In the effort to be educated to the various aberrant theologies attracting people today, I wanted to pass along a very helpful resource. If you are not in the habit of regularly reading the web log at http://www.semper-reformanda.org please begin to do so. I believe the recent responses to the theology of the reformed catholic movement expose the errors perhaps better then anything I have read so far. 

http://www.semper-reformanda.org/journal/

The archives also have excellent entries dealing with the New Perspective and Auburnism.


----------



## ANT (Feb 18, 2005)

Thanks for the link!


----------



## fredtgreco (Feb 18, 2005)

I agree heartily with Adam's recommendation of this site. The material is excellent!

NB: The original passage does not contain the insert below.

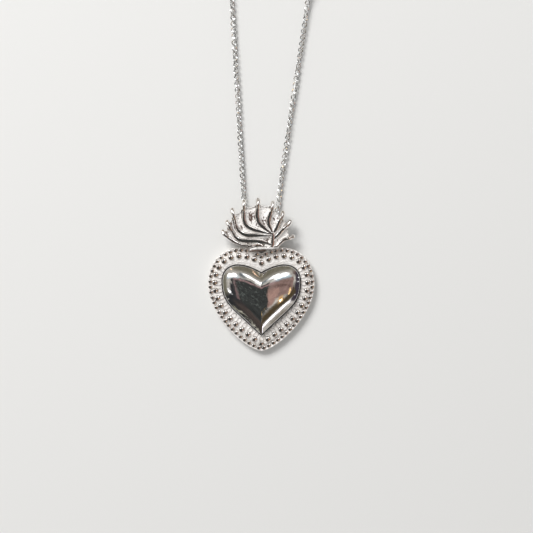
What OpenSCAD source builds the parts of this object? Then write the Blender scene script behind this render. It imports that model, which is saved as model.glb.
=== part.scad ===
// Sacred heart pendant: a puffed heart set in a beaded heart plate, a crown of flames
// soldered above it, and a round-link chain that runs through a bail tube at the back.
// The pendant lies on its back: +Y points to the flames and +Z out of its face.

/* [Heart plate] */
// Half the width of the plate
plate_half_w = 9.05; // [8.6:0.05:10]
// Lowest point of the plate, below the origin
plate_tip = 8.65; // [8.3:0.05:10]
// Height of the notch between the plate's lobes
plate_notch = 7.9; // [7.6:0.05:8.1]
// Thickness of the plate under the outer beads
plate_t = 1.0; // [0.7:0.05:1.1]
// Step up from there to the inner beads
step_h = 0.2; // [0.1:0.05:0.35]

/* [Beads] */
// Outer beads on each side, after the one in the notch
outer_beads = 29; // [26:1:31]
// Diameter of an outer bead
outer_bead_d = 0.78; // [0.6:0.02:0.86]
// Inner beads on each side, after the one in the notch
inner_beads = 18; // [16:1:19]
// Diameter of an inner bead
inner_bead_d = 1.04; // [0.8:0.02:1.2]
// Width of a petal, between the inner beads and the puffed heart
petal_w = 0.92; // [0.7:0.02:1.1]
// Length of a petal
petal_l = 1.5; // [1.2:0.05:1.8]

/* [Puffed heart] */
// Half the width of the puffed heart
dome_half_w = 6.6; // [6:0.05:6.9]
// Lowest point of the puffed heart, below the origin
dome_tip = 5.9; // [5.4:0.05:6.2]
// Height of the notch between its lobes
dome_notch = 4.55; // [4.3:0.05:4.8]
// Rise of the puffed heart over the plate
dome_h = 2.7; // [2:0.05:3.4]
// Depth of its seat in the plate
dome_seat = 0.3; // [0.1:0.05:0.5]
// Gap all round it in the seat
seat_gap = 0.04; // [0.02:0.01:0.08]

/* [Flame crown] */
// Thickness of the web between the flames
web_t = 0.5; // [0.4:0.05:0.7]
// How far the web dips between the ribs
web_dish = 0.12; // [0:0.02:0.2]
// Width of a flame's rib at its widest
rib_w = 0.92; // [0.7:0.02:1.1]
// Height of a rib's crest over the web
rib_h = 0.42; // [0.3:0.02:0.55]
// Diameter of the ball at each flame's tip
tip_ball_d = 0.7; // [0.55:0.02:0.8]
// How far the tips curl up
tip_rise = 0.15; // [0:0.05:0.3]
// Width of the collar band at the foot of the flames
collar_w = 0.9; // [0.7:0.02:1]
// Height of the collar band over the web
collar_h = 0.5; // [0.4:0.02:0.65]

/* [Bail tube] */
// Length of the tube
bail_l = 2.0; // [1.6:0.1:2.2]
// Outer diameter of the tube
bail_d = 1.7; // [1.6:0.05:1.9]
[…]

I would also let people know that there is another site, better even perhaps - for sheer wealth of material. There are links to just about every person who has written in favor of the NPP or Federal Vision and the like. You can find it at:

http://www.paulperspective.com/


----------



## ANT (Feb 18, 2005)

> _Originally posted by fredtgreco_
> I agree heartily with Adam's recommendation of this site. The material is excellent!
> 
> I would also let people know that there is another site, better even perhaps - for sheer wealth of material. There are links to just about every person who has written in favor of the NPP or Federal Vision and the like. You can find it at:
> ...



Thanks for the link Fred. I'll have to spend some time there browsing through the articles.


----------



## ReformedWretch (Feb 18, 2005)

Thanks for both links!


----------